Our house is large and spread out. The kitchen is on one end of the house, the master bathroom is on the other and the water heater is in the middle of the basement. Most of the bathrooms drain into one sewer stack and the kitchen and laundry drain into another sewer stack.
It would be ideal if everything flowed into a single sewer stack, that way the DWHR could recover all that wasted drain heat.
Although roomy, comfortable and luxurious, on a thermodynamic, “conservation of energy” standpoint, our house does not have an energy efficient plumbing layout. Oh well, it is what it is.

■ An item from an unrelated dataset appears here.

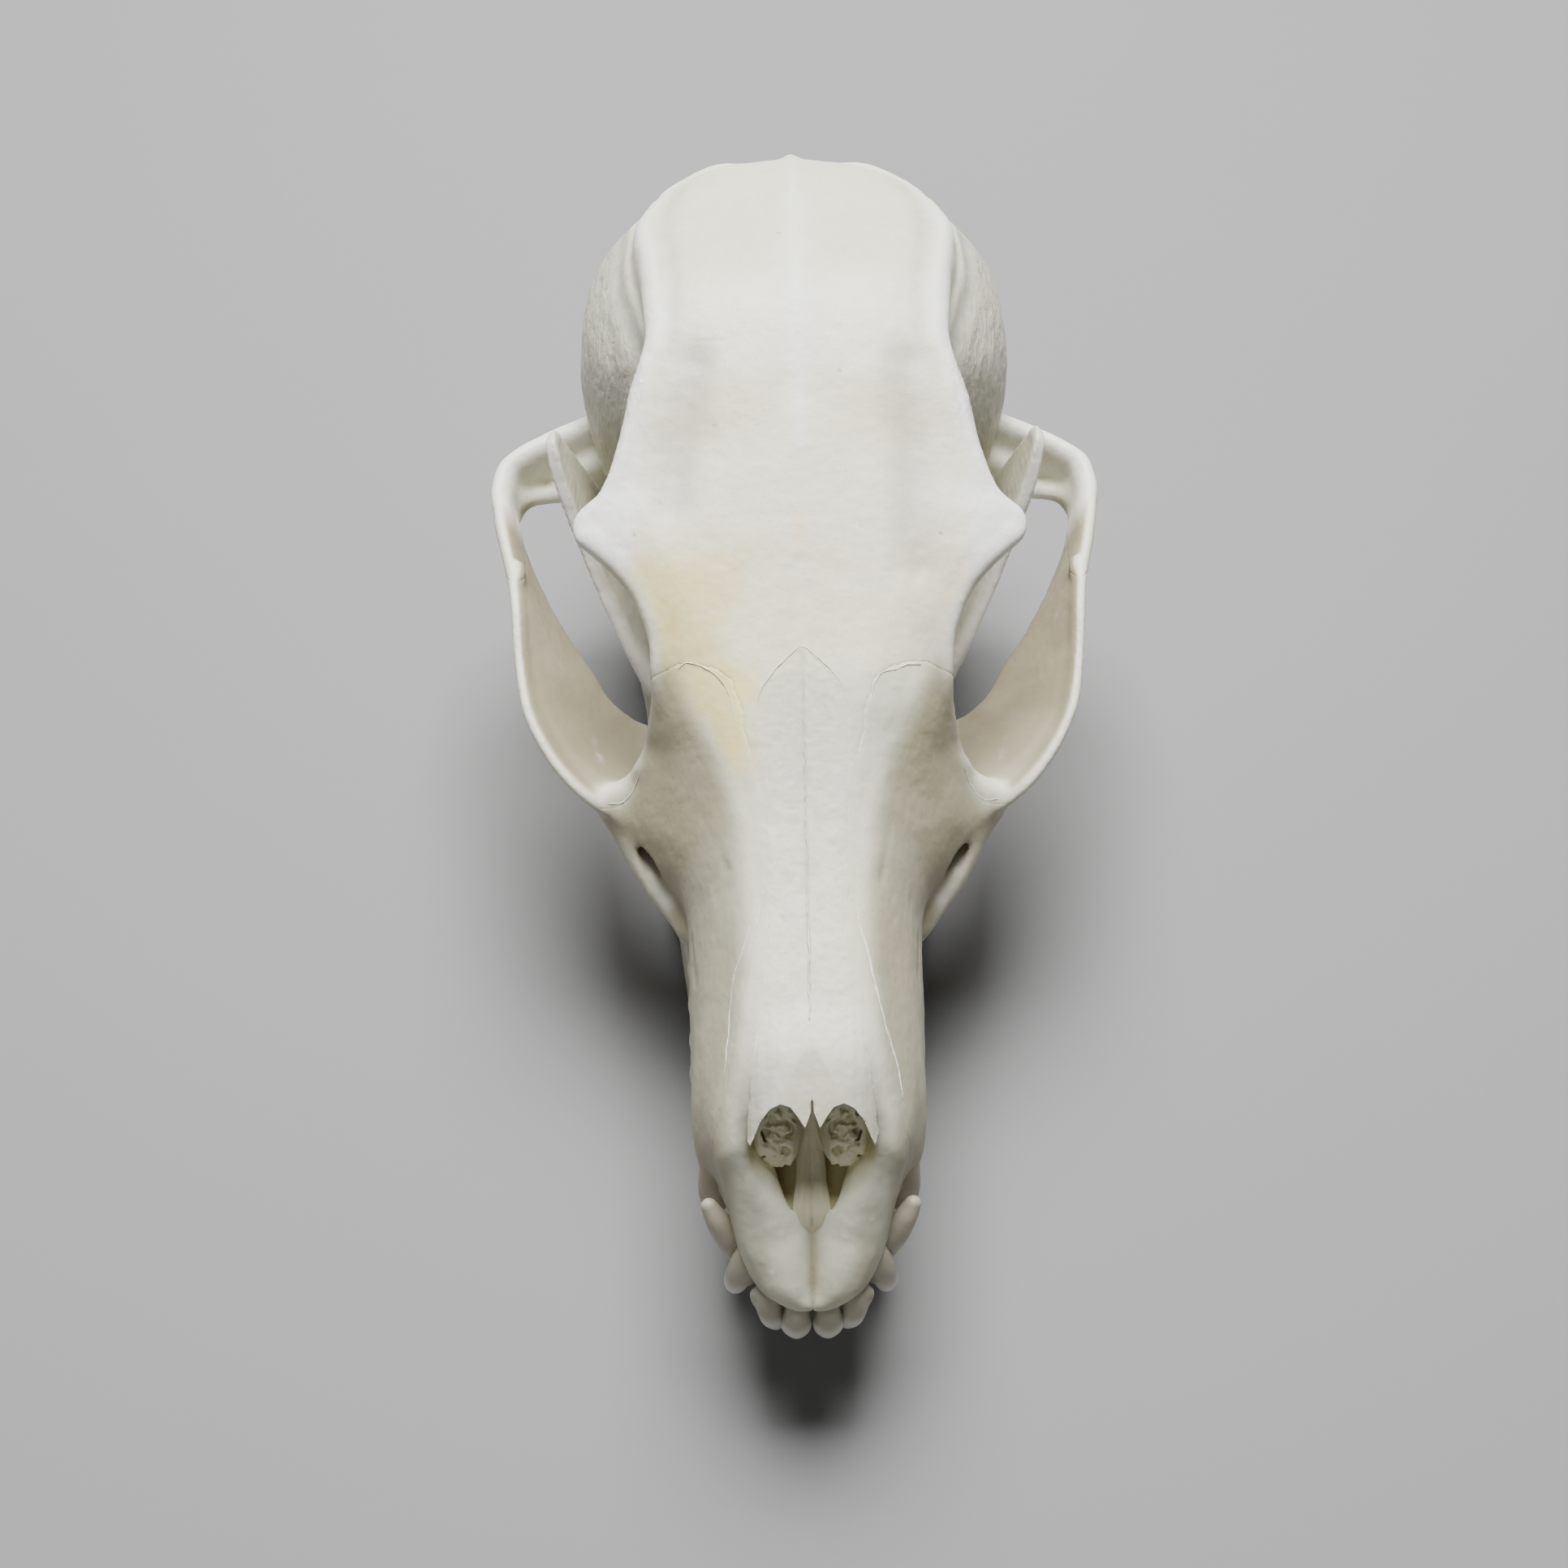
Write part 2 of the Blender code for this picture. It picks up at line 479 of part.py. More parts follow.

It takes a while running the faucet before the water gets hot and there is a lot of sewer line that separates the bathroom showers from the vertical stack where I installed the DWHR unit.
I already hyper insulated the hot water lines going to each fixture. I’m starting to think that I need to insulate the horizontal sewer lines as well. That way the drain water will stay hotter for longer and more heat can be recaptured in the DWHR.

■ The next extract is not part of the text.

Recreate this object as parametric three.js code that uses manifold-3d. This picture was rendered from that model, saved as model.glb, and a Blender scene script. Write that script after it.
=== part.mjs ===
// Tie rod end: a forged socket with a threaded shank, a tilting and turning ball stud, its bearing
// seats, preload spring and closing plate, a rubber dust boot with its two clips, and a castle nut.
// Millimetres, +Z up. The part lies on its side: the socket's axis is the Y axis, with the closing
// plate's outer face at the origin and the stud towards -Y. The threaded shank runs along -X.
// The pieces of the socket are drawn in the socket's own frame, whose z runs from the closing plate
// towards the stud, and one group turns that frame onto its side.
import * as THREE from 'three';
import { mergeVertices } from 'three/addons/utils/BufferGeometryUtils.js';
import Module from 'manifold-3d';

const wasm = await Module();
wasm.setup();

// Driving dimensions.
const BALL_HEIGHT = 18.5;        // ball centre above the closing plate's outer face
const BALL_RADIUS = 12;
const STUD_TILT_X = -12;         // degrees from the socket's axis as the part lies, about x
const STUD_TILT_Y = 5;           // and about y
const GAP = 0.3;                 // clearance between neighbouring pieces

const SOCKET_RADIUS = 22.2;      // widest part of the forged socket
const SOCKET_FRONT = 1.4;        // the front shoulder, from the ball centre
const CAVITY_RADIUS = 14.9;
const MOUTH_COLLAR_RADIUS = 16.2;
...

"Insulate sewer lines? Nobody does that! You are insane!
That's crazy talk!"
Sewer pipe before and after being insulated.

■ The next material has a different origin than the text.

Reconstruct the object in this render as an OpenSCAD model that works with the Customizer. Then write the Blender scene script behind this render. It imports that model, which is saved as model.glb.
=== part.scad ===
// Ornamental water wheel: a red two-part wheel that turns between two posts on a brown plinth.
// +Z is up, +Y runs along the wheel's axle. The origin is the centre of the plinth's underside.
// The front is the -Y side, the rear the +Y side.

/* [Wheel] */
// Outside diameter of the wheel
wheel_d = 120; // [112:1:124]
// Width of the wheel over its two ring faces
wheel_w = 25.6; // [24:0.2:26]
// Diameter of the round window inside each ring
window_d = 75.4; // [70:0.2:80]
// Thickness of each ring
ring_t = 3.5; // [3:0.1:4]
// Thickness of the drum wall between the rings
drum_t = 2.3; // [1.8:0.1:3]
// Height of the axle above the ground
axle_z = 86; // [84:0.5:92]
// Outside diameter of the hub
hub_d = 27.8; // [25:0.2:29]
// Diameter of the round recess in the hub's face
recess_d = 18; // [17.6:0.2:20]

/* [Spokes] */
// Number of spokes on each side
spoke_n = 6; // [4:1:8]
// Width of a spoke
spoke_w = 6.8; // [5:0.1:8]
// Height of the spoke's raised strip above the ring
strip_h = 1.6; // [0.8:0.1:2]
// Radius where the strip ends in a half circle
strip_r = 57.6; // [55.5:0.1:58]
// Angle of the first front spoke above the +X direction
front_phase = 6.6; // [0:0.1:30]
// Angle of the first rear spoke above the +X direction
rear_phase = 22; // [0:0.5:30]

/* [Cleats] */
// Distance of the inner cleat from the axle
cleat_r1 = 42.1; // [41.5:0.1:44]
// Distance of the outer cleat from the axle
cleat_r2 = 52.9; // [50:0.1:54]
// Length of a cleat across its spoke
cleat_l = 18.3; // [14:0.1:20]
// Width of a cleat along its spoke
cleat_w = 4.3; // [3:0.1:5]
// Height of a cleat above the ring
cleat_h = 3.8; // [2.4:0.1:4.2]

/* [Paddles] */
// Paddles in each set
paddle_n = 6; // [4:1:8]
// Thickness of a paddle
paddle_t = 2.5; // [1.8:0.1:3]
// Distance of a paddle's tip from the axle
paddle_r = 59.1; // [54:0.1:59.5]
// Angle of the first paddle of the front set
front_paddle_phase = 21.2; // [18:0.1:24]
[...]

Insulating the horizontal sewer lines have not made any measurable difference in efficiency gains to the drain-water heat-recovery unit.
It still takes a couple minutes to pre-heat the drain pipes anyway. The water travels down the drain pipe so quickly, there isn't much time for heat loss, through the sewer pipe, into the ambient air to occur. Insulating the sewer pipes will probably help efficiency during another shower 10-15 minutes later since it will keep the sewer pipe warmer for longer. I have not collected enough data to confirm this though. Gains are probably so small that it isn't worth worrying about.
Adding insulation to the sewer pipe does make it significantly quieter though. So maybe it isn't such a waste of time/money to do this after-all. I paid about $12 for a single roll of R-13 insulation, enough to insulate a 30' length of sewer pipe. It took about 40 minutes to install it.